- Written problem
All of the entries need to be written out again, exactly as they are.

BEGIN Entries provided

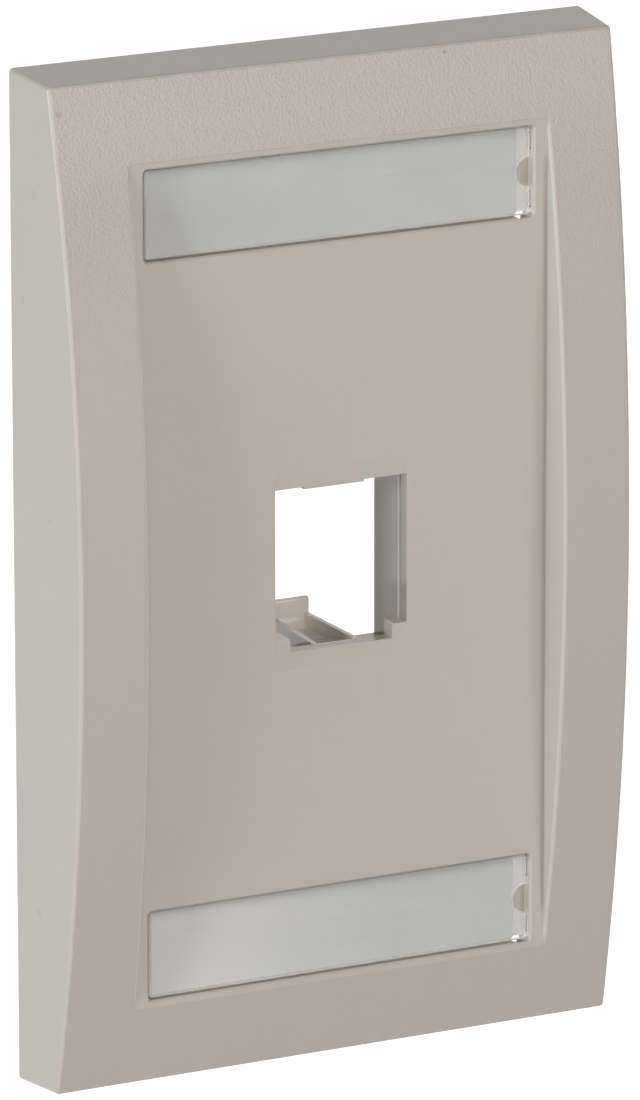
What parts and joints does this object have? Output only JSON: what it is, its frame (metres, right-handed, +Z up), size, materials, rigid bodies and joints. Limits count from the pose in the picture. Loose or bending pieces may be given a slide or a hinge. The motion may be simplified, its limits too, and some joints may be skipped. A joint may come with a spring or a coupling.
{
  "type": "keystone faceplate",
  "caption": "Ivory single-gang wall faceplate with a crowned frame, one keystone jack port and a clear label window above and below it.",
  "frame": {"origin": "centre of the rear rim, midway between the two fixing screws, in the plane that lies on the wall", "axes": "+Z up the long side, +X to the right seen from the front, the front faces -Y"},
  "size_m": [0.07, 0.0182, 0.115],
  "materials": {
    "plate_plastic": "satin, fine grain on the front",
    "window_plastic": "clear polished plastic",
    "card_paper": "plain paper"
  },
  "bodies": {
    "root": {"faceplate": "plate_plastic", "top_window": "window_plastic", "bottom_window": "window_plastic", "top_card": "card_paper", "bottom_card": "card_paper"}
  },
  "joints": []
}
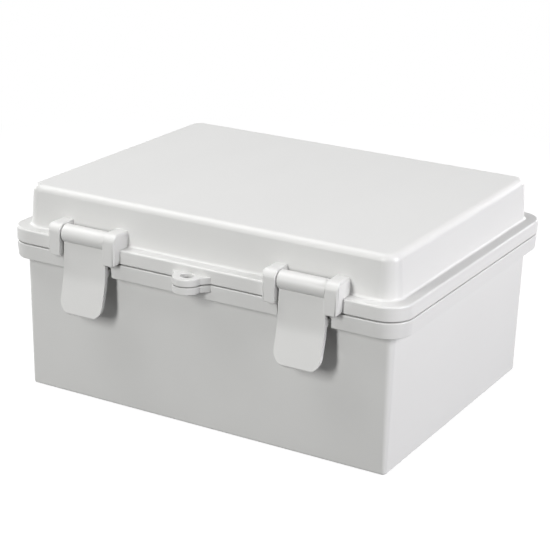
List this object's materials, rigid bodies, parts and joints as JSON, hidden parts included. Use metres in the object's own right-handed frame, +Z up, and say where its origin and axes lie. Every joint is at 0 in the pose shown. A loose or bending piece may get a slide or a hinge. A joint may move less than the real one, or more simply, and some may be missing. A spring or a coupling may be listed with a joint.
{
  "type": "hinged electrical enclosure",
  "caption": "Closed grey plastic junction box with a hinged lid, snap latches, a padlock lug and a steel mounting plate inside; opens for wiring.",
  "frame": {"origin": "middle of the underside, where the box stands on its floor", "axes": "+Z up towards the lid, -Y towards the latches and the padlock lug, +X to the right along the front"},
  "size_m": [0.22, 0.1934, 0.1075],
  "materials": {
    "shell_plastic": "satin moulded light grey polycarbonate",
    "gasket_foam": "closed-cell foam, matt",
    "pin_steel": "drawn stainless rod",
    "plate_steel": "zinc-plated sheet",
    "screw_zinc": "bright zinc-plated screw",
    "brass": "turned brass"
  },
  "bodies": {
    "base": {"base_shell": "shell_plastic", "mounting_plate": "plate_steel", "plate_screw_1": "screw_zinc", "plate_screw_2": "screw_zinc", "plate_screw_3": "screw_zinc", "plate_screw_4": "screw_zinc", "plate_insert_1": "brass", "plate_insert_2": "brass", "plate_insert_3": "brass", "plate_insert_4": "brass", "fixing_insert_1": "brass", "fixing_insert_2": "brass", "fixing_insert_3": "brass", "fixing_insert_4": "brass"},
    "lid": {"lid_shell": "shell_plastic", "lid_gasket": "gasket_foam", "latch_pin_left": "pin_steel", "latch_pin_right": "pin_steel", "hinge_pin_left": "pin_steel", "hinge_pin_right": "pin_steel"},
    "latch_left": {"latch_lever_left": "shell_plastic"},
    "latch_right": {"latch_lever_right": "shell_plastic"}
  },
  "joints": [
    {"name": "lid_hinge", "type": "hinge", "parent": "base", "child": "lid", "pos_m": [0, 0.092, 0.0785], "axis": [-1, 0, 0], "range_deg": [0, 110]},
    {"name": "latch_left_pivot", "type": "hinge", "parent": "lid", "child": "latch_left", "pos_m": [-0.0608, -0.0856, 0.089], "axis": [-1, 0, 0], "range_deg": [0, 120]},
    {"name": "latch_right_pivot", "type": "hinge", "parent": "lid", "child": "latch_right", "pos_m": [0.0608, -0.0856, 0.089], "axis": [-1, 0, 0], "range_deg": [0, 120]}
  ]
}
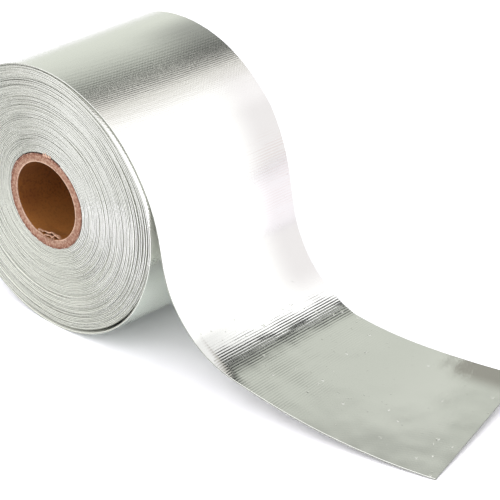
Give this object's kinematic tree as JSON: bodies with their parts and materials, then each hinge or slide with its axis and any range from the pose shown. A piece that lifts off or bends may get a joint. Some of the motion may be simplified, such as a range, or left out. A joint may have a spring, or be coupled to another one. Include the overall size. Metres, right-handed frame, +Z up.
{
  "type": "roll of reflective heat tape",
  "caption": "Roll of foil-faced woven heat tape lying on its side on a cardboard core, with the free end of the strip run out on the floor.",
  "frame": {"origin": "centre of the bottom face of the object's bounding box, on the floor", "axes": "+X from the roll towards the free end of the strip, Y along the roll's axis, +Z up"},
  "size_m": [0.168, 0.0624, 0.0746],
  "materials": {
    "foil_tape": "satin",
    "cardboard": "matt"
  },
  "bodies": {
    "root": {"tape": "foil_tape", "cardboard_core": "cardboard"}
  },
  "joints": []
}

END Entries provided

- Response to the task
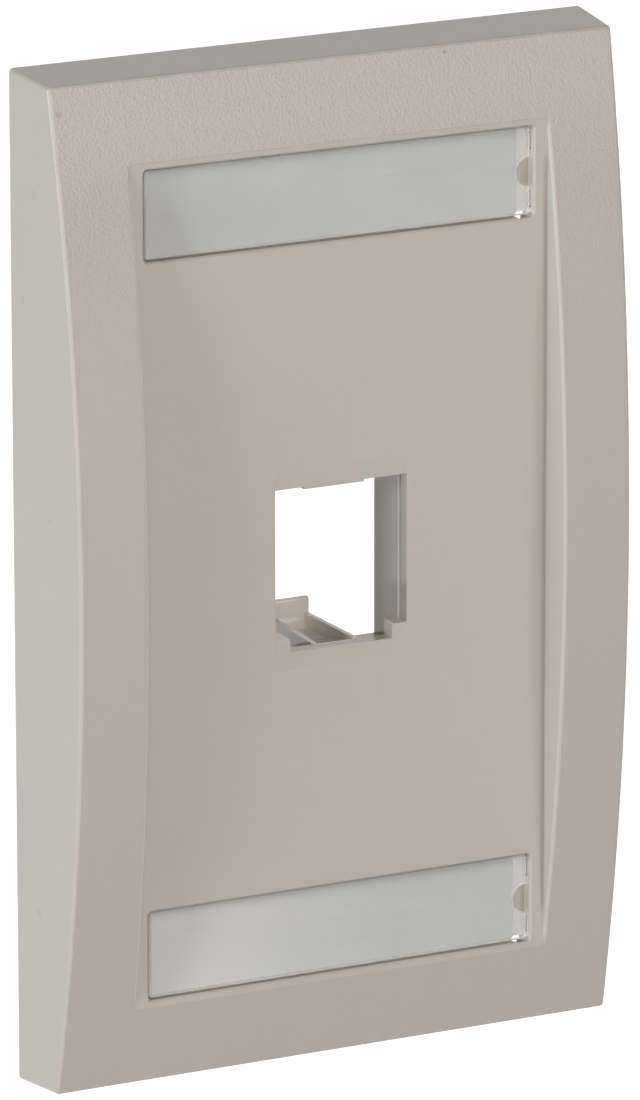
What parts and joints does this object have? Output only JSON: what it is, its frame (metres, right-handed, +Z up), size, materials, rigid bodies and joints. Limits count from the pose in the picture. Loose or bending pieces may be given a slide or a hinge. The motion may be simplified, its limits too, and some joints may be skipped. A joint may come with a spring or a coupling.
{
  "type": "keystone faceplate",
  "caption": "Ivory single-gang wall faceplate with a crowned frame, one keystone jack port and a clear label window above and below it.",
  "frame": {"origin": "centre of the rear rim, midway between the two fixing screws, in the plane that lies on the wall", "axes": "+Z up the long side, +X to the right seen from the front, the front faces -Y"},
  "size_m": [0.07, 0.0182, 0.115],
  "materials": {
    "plate_plastic": "satin, fine grain on the front",
    "window_plastic": "clear polished plastic",
    "card_paper": "plain paper"
  },
  "bodies": {
    "root": {"faceplate": "plate_plastic", "top_window": "window_plastic", "bottom_window": "window_plastic", "top_card": "card_paper", "bottom_card": "card_paper"}
  },
  "joints": []
}
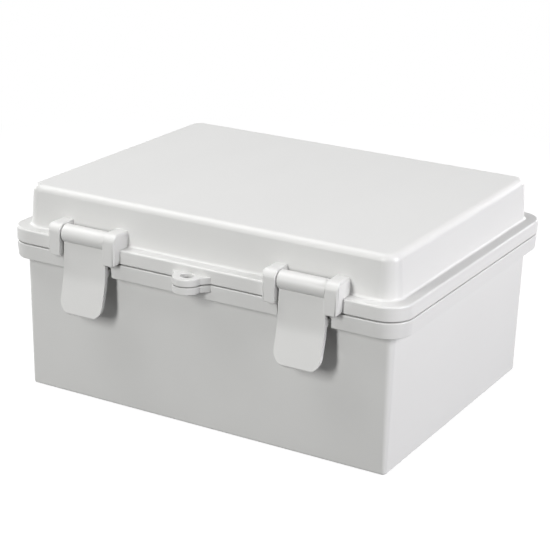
List this object's materials, rigid bodies, parts and joints as JSON, hidden parts included. Use metres in the object's own right-handed frame, +Z up, and say where its origin and axes lie. Every joint is at 0 in the pose shown. A loose or bending piece may get a slide or a hinge. A joint may move less than the real one, or more simply, and some may be missing. A spring or a coupling may be listed with a joint.
{
  "type": "hinged electrical enclosure",
  "caption": "Closed grey plastic junction box with a hinged lid, snap latches, a padlock lug and a steel mounting plate inside; opens for wiring.",
  "frame": {"origin": "middle of the underside, where the box stands on its floor", "axes": "+Z up towards the lid, -Y towards the latches and the padlock lug, +X to the right along the front"},
  "size_m": [0.22, 0.1934, 0.1075],
  "materials": {
    "shell_plastic": "satin moulded light grey polycarbonate",
    "gasket_foam": "closed-cell foam, matt",
    "pin_steel": "drawn stainless rod",
    "plate_steel": "zinc-plated sheet",
    "screw_zinc": "bright zinc-plated screw",
    "brass": "turned brass"
  },
  "bodies": {
    "base": {"base_shell": "shell_plastic", "mounting_plate": "plate_steel", "plate_screw_1": "screw_zinc", "plate_screw_2": "screw_zinc", "plate_screw_3": "screw_zinc", "plate_screw_4": "screw_zinc", "plate_insert_1": "brass", "plate_insert_2": "brass", "plate_insert_3": "brass", "plate_insert_4": "brass", "fixing_insert_1": "brass", "fixing_insert_2": "brass", "fixing_insert_3": "brass", "fixing_insert_4": "brass"},
    "lid": {"lid_shell": "shell_plastic", "lid_gasket": "gasket_foam", "latch_pin_left": "pin_steel", "latch_pin_right": "pin_steel", "hinge_pin_left": "pin_steel", "hinge_pin_right": "pin_steel"},
    "latch_left": {"latch_lever_left": "shell_plastic"},
    "latch_right": {"latch_lever_right": "shell_plastic"}
  },
  "joints": [
    {"name": "lid_hinge", "type": "hinge", "parent": "base", "child": "lid", "pos_m": [0, 0.092, 0.0785], "axis": [-1, 0, 0], "range_deg": [0, 110]},
    {"name": "latch_left_pivot", "type": "hinge", "parent": "lid", "child": "latch_left", "pos_m": [-0.0608, -0.0856, 0.089], "axis": [-1, 0, 0], "range_deg": [0, 120]},
    {"name": "latch_right_pivot", "type": "hinge", "parent": "lid", "child": "latch_right", "pos_m": [0.0608, -0.0856, 0.089], "axis": [-1, 0, 0], "range_deg": [0, 120]}
  ]
}
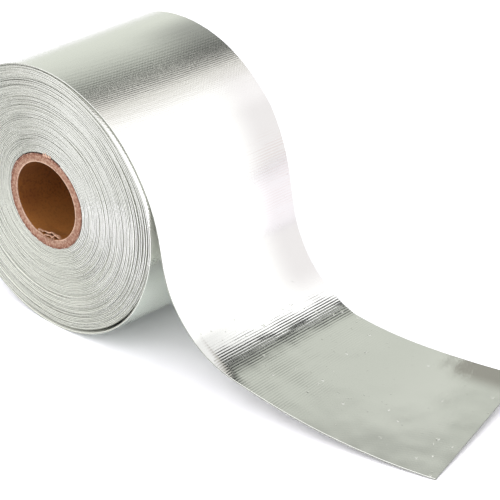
Give this object's kinematic tree as JSON: bodies with their parts and materials, then each hinge or slide with its axis and any range from the pose shown. A piece that lifts off or bends may get a joint. Some of the motion may be simplified, such as a range, or left out. A joint may have a spring, or be coupled to another one. Include the overall size. Metres, right-handed frame, +Z up.
{
  "type": "roll of reflective heat tape",
  "caption": "Roll of foil-faced woven heat tape lying on its side on a cardboard core, with the free end of the strip run out on the floor.",
  "frame": {"origin": "centre of the bottom face of the object's bounding box, on the floor", "axes": "+X from the roll towards the free end of the strip, Y along the roll's axis, +Z up"},
  "size_m": [0.168, 0.0624, 0.0746],
  "materials": {
    "foil_tape": "satin",
    "cardboard": "matt"
  },
  "bodies": {
    "root": {"tape": "foil_tape", "cardboard_core": "cardboard"}
  },
  "joints": []
}